§ Given exercise: The data below holds the lines to copy: everything from the line containing "const twigBody = twig();" to the line containing "for node in", both ends included, set down exactly.

[START Data]

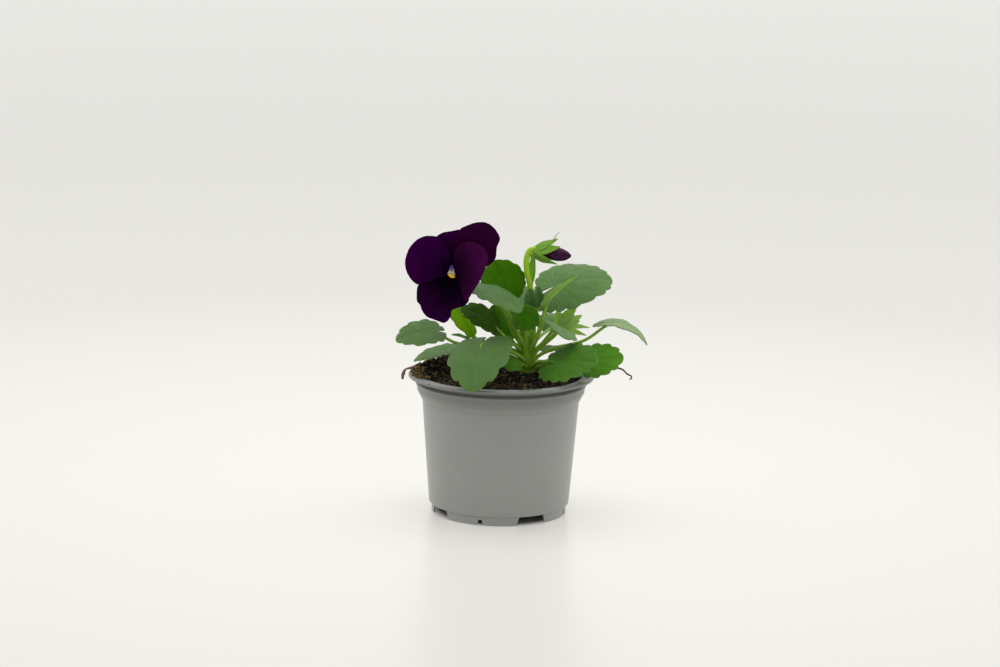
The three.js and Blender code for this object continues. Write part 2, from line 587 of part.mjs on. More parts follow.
function flowerCalyx() {
  const points = [[0, 0, CALYX_DEPTH + 0.2], [0, 0.1, CALYX_DEPTH - 2.5], [0, 0.5, CALYX_DEPTH - 5]];
  const cup = through(points.map((point) => inFlower(...point)));
  const body = stalk(cup, (share) => 2.3 - 0.9 * share * share, 8, 3);
  const sepals = SEPAL_TURNS.map((degrees) => {
    const way = degrees * DEGREE;
    const root = inFlower(0.4 * cos(way), 0.4 * sin(way), CALYX_DEPTH - 1);
    const tip = inFlower(10.5 * cos(way), 10.5 * sin(way), CALYX_DEPTH - 3.4).toArray();
    return spear(root, { tip, face: FACING.toArray(), width: 5, droop: -14, cup: 12 });
  });
  const line = through([
    inFlower(0, 0.3, CALYX_DEPTH - 4),
    inFlower(0.6, 0.8, CALYX_DEPTH - 7.5),
    inFlower(3, -1, CALYX_DEPTH - 10.5),
    V(-15, 3, 131),
    V(-5, 5, 121),
    V(2.2, 5, 111),
    V(6.6, 4, 102),
    V(13, 5, 93),
  ]);
  const stem = stalk(line, (share) => 1.05 + 0.35 * share, 6, 14);
  return joined([body, ...sepals, stem]).subtract(crownStem(CLEARANCE));
}

// Pistil: the style with its rounded stigma, through the ring of claws
function pistil() {
  const points = [[0, 0, CALYX_DEPTH + 0.6], [0, 0, -1], [0, 0.2, 1.2], [0, 1.1, 2.9]];
  const line = through(points.map((point) => inFlower(...point)));
  return stalk(line, (share) => 0.55 + 0.5 * share * share, 8, 5);
}

// Bud: petals rolled to a point, held by five sepals at the hooked end of its stalk
const BUD_BASE = V(20.2, 0.2, 148.2);
const BUD_TIP = V(37.8, -3, 147.4);
const BUD_SHARE = [0.35, 0.62, 0.9, 1, 1, 0.9, 0.68, 0.2];

function budPetals() {
  const from = BUD_BASE.clone().lerp(BUD_TIP, 0.12);
  const belly = from.clone().lerp(BUD_TIP, 0.5).add(V(0, 0, 0.4));
  const line = new THREE.QuadraticBezierCurve3(from, belly, BUD_TIP);
  const radius = (share) => {
    const place = share * (BUD_SHARE.length - 1);
    const low = min(BUD_SHARE.length - 2, Math.floor(place));
    return 3.7 * THREE.MathUtils.lerp(BUD_SHARE[low], BUD_SHARE[low + 1], place - low);
  };
  return stalk(line, radius, 10, 10);
}

const BUD_SEPALS = [
  { tip: [30.3, -2.5, 157], face: [0.35, 0.55, -0.75], width: 6.5 },
  { tip: [31.6, -6.8, 153], face: [0.2, 0.8, -0.6], width: 6.5 },
  { tip: [29, -6.4, 143.2], face: [0.3, 0.7, 0.7], width: 6.5 },
  { tip: [30.4, -0.6, 142.2], face: [0.3, -0.1, 1], width: 6.5 },
  { tip: [31, 3.6, 149.5], face: [0.2, -1, 0], width: 6 },
];

function budCalyx() {
  const points = [[-4, 0.9, -2.8], [-1.8, 0.4, -1], [1.6, -0.3, 0]];
  const cup = through(points.map((point) => BUD_BASE.clone().add(V(...point))));
  const body = stalk(cup, (share) => 1.7 + 1.1 * share, 8, 3);
  const sepals = BUD_SEPALS.map((sepal) => {
    const side = V(...sepal.tip).sub(BUD_BASE);
    const outward = V(0, side.y, side.z).normalize();
    const auricle = BUD_BASE.clone().addScaledVector(outward, 2.7).add(V(-3.6, 0.6, 0));
    return spear(auricle, { ...sepal, droop: 16, cup: -20 });
  });
  const line = through([
    BUD_BASE.clone().add(V(0.5, 0, 0)),
    V(17.4, 0.9, 150.2),
    V(14.8, 1.4, 149.4),
    V(13.1, 2, 144.4),
    V(13.5, 3, 137),
    V(15.4, 5.4, 129.4),
    V(16.2, 6.6, 120.7),
    V(15.7, 7.2, 110),
    V(15.4, 6.8, 99),
  ]);
  const stem = stalk(line, (share) => 1.8 - 0.35 * share, 6, 16);
  const bractShape = { tip: [17.2, 0.2, 151], face: [0.15, -0.95, 0.1], width: 5, droop: -8, cup: 40 };
  const bract = spear(V(15.1, 5, 127), bractShape);
  return joined([body, ...sepals, stem, bract]).subtract(crownStem(CLEARANCE));
}

// A dry twig that leans out of the mix over the rim, and a fibre that hangs over the rim
function twig() {
  const line = through([
    V(38, 4, 74.5),
    V(46, 2, 80.8),
    V(56, -1, 83.8),
    V(65.4, -2, 84),
    V(68.9, -2, 82.9),
    V(71.1, -3, 80.8),
    V(73.6, -3, 79.6),
    V(73.8, -3, 78.4),
    V(72.6, -3, 77.7),
  ]);
  return stalk(line, (share) => 0.65 - 0.2 * share, 5, 18);
}

function fibre() {
  const line = through([
    V(-41, 6, 80),
    V(-47.5, 5, 81),
    V(-51, 4, 80.6),
    V(-54.4, 4, 79.6),
    V(-55.8, 4, 77),
    V(-56.3, 4, 74),
  ]);
  return stalk(line, (share) => 0.7 - 0.2 * share + 0.15 * sin(share * 17), 6, 12);
}

const planter = new THREE.Group();
const addPiece = (name, body, material) => planter.add(meshOf(name, body, material));

const twigBody = twig();
const fibreBody = fibre();
addPiece("pot", pot(), PLASTIC);
addPiece("soil", soil().subtract(twigBody).subtract(fibreBody), PEAT);
addPiece("crown", crown(), STEM_GREEN);
for (const spec of LEAVES) {
  const green = spec.name.startsWith("young") ? YOUNG_GREEN : LEAF_GREEN;
  addPiece(spec.name, leaf(spec), green);
}
for (const spec of PETALS) {
  const shape = spec.name === "petal_lower" ? lowerPetal : petal;
  addPiece(spec.name, shape(spec), PURPLE);
}
addPiece("flower_calyx", flowerCalyx(), STEM_GREEN);
addPiece("pistil", pistil(), STIGMA_GREEN);
addPiece("bud_petals", budPetals(), PURPLE);
addPiece("bud_calyx", budCalyx(), SEPAL_GREEN);
addPiece("twig", twigBody, DRY_BROWN);
addPiece("fibre", fibreBody, DRY_BROWN);

// The origin goes to the middle of the bounding box, at the bottom
const box = new THREE.Box3().setFromObject(planter);
const middle = box.getCenter(V(0, 0, 0));
for (const piece of planter.children) piece.geometry.translate(-middle.x, -middle.y, -box.min.z);

export default planter;
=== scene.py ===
# A pansy in flower, in a round 10.5 cm nursery pot. This script puts the living finish on the
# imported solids: fine blades and petals with veins, crumbly potting mix and a moulded pot.
from math import atan2, cos, exp, hypot, pi, radians, sin, tau
from random import Random

import bmesh
import bpy
from mathutils import Matrix, Vector, noise
from mathutils.geometry import interpolate_bezier


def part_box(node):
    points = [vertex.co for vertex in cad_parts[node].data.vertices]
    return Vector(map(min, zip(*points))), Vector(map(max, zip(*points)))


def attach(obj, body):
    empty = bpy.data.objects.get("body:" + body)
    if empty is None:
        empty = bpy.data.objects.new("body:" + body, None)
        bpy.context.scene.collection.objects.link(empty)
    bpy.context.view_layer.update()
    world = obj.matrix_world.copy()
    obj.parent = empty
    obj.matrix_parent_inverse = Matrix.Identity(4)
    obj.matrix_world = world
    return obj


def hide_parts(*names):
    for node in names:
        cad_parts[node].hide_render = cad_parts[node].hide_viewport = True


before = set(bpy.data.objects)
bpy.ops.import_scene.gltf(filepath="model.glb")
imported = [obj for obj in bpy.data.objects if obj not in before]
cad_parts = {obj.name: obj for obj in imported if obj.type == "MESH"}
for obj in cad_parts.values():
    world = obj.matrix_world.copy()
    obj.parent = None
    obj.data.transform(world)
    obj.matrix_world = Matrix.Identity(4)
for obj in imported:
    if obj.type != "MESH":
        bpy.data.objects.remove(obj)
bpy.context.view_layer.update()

# The shapes are in millimetres from the axis of the pot, on the surface it stands on. The
# materials, the floor and the lights are in metres in the frame.
MM = 0.001
POT_LOW, POT_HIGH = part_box("pot")
POT_AXIS = Vector(((POT_LOW.x + POT_HIGH.x) / 2, (POT_LOW.y + POT_HIGH.y) / 2, 0))

# Pot
POT_HEIGHT = 79
RIM_RADIUS = 52.5
FLANGE_BOTTOM = 77.4
FOOT_HEIGHT = 5
FOOT_RADIUS = 38.5
FLOOR_TOP = 6.2
WALL = 1
BODY_BOTTOM_RADIUS = 40
BODY_TOP_RADIUS = 44.4
BODY_TOP = 64.7
COLLAR_RADIUS = 47.5
NECK_RADIUS = 46.2
POT_STEPS = 144
# The first wide notch of the foot and the small one before it, in degrees from the front to the right
NOTCH_ANGLE = 29
VEE_ANGLE = -15.5
QUARTERS = (0, 90, 180, 270)
DRAIN_RADIUS = 4.5

# Soil and stem
SOIL_LEVEL = 76.8
CROWN_X, CROWN_Y = 14.6, 6
CROWN_BASE, CROWN_TOP = 66, 105

# Sheets
LEAF_THICKNESS = 0.45
LEAFLET_THICKNESS = 0.4
PETAL_THICKNESS = 0.4
SHEET_MAP = "sheet_map"
RING_POWER = 1.6  # how much the rings of a sheet close up towards its margin

# Bud
BUD_BASE = Vector((20.2, 0.2, 148.2))
BUD_TIP = Vector((37.8, -3, 147.4))


# Lines and frames

def smooth_line(points, closed=False):
    """Points close together on a smooth line through the given ones."""
    points = [Vector(point) for point in points]
    count = len(points)
    line = []
    for i in range(count if closed else count - 1):
        b = points[i]
        c = points[(i + 1) % count]
        a = points[i - 1] if closed or i > 0 else 2 * b - c
        d = points[(i + 2) % count] if closed or i + 2 < count else 2 * c - b
        before = (b - a).length ** 0.5
        span = (c - b).length ** 0.5
        after = (d - c).length ** 0.5
        leave = ((b - a) / before - (c - a) / (before + span) + (c - b) / span) * span
        arrive = ((c - b) / span - (d - b) / (span + after) + (d - c) / after) * span
        line += interpolate_bezier(b, b + leave / 3, c - arrive / 3, c, 15)[:-1]
    line.append(points[0] if closed else points[-1])
    return line


def evenly(line, steps):
    """Points at equal steps along a line of points."""
    reached = [0.0]
    for a, b in zip(line, line[1:]):
        reached.append(reached[-1] + (b - a).length)
    spaced = []
    i = 0
    for k in range(steps + 1):
        goal = reached[-1] * k / steps
        while i < len(line) - 2 and reached[i + 1] < goal:
            i += 1
        share = (goal - reached[i]) / max(1e-9, reached[i + 1] - reached[i])
        spaced.append(line[i].lerp(line[i + 1], share))
    return spaced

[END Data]

§ Exercise answer:
const twigBody = twig();
const fibreBody = fibre();
addPiece("pot", pot(), PLASTIC);
addPiece("soil", soil().subtract(twigBody).subtract(fibreBody), PEAT);
addPiece("crown", crown(), STEM_GREEN);
for (const spec of LEAVES) {
  const green = spec.name.startsWith("young") ? YOUNG_GREEN : LEAF_GREEN;
  addPiece(spec.name, leaf(spec), green);
}
for (const spec of PETALS) {
  const shape = spec.name === "petal_lower" ? lowerPetal : petal;
  addPiece(spec.name, shape(spec), PURPLE);
}
addPiece("flower_calyx", flowerCalyx(), STEM_GREEN);
addPiece("pistil", pistil(), STIGMA_GREEN);
addPiece("bud_petals", budPetals(), PURPLE);
addPiece("bud_calyx", budCalyx(), SEPAL_GREEN);
addPiece("twig", twigBody, DRY_BROWN);
addPiece("fibre", fibreBody, DRY_BROWN);

// The origin goes to the middle of the bounding box, at the bottom
const box = new THREE.Box3().setFromObject(planter);
const middle = box.getCenter(V(0, 0, 0));
for (const piece of planter.children) piece.geometry.translate(-middle.x, -middle.y, -box.min.z);

export default planter;
=== scene.py ===
# A pansy in flower, in a round 10.5 cm nursery pot. This script puts the living finish on the
# imported solids: fine blades and petals with veins, crumbly potting mix and a moulded pot.
from math import atan2, cos, exp, hypot, pi, radians, sin, tau
from random import Random

import bmesh
import bpy
from mathutils import Matrix, Vector, noise
from mathutils.geometry import interpolate_bezier


def part_box(node):
    points = [vertex.co for vertex in cad_parts[node].data.vertices]
    return Vector(map(min, zip(*points))), Vector(map(max, zip(*points)))


def attach(obj, body):
    empty = bpy.data.objects.get("body:" + body)
    if empty is None:
        empty = bpy.data.objects.new("body:" + body, None)
        bpy.context.scene.collection.objects.link(empty)
    bpy.context.view_layer.update()
    world = obj.matrix_world.copy()
    obj.parent = empty
    obj.matrix_parent_inverse = Matrix.Identity(4)
    obj.matrix_world = world
    return obj


def hide_parts(*names):
    for node in names:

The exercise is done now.